Yet many young men never make it past the initial test. Bourne explains that men are highly motivated by money and power, and so the low-paying jobs offered by these retail stores are not attractive to them.
“The males are looking at what is going on, and they’re assessing what is happening, and they say it makes no sense. They’re going to work but they don’t see it as economically viable, so what does it profit them? Think about it; it doesn’t profit them, they don’t see it as making sense. They’d rather stay home and beg by choice, because it would be similar to you going to work and being abused, and belittled by employers, or being abused by your friend,” he told the Business Observer.
In a labour market increasingly reliant on soft skills, emotional regulation, and consistent discipline, the typical male journey — marked by fractured homes and social neglect — leaves many young men ill-prepared, according to Dr Gayle.
“Our patriarchal society doesn’t benefit the poor. Patriarchy requires income. People will quote the Bible and say the man is responsible for this and that, but that boy who is now a man was already disenfranchised because he didn’t have a father. His mother was the boss. There are very few men in these social settings in which the man was boss of the family.
“They see examples of what a man looks like — the businessman down the street, the politician, the don, the church leaders in some cases — and they see that they have tonnes of power, money. But these people aren’t directly associated with them…and that affects them. They lack a sense of now — in other words, they feel hopeless,” he reasoned.

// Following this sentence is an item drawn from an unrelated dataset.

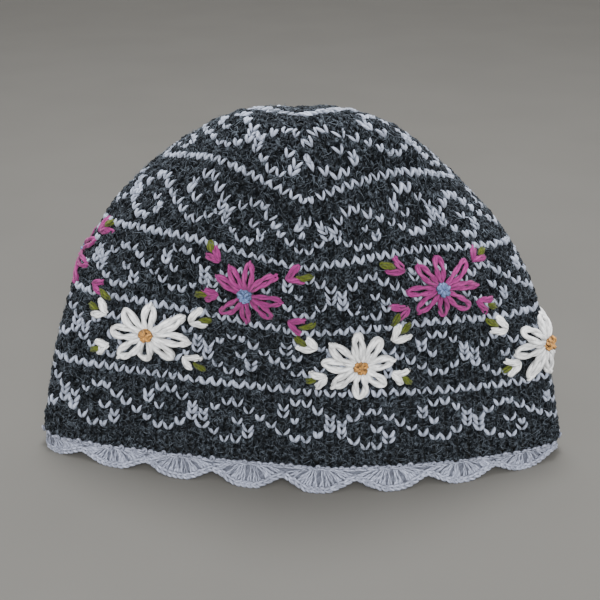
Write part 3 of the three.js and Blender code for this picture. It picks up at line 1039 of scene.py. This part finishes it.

One thing the experts all agree on is that the issue isn’t merely about hiring practices in retail stores or farms. It is about what those practices reveal. They point to the disconnection between expectations and preparation, between social structures and economic demands, between perception and lived experience.
“Everybody wants to look at the end. They all saying this and that — that all the youths know how to do is dig out them hand middle,” Gayle said. “But that’s how they find relief. Getting the girls pregnant, too, is part of his rescue, whether we believe it or not. Neuroscience says that people who are high risk have a higher probability to get the girl pregnant.”
“These are the coping mechanisms of the underserved, the overlooked, the untrained,” he continued.
All three reason that the path forward is neither quick nor simple. Chen sees promise in stronger family and community involvement. Dr Gayle believes it begins with resocialisation and targeted training. Meanwhile, Bourne argues that reform must be holistic.
“You have to grow the economy, improve the quality of education, and address other social issues. It’s not a simple matter,” Bourne said. “We need to teach our young men and women how to be forward thinkers.”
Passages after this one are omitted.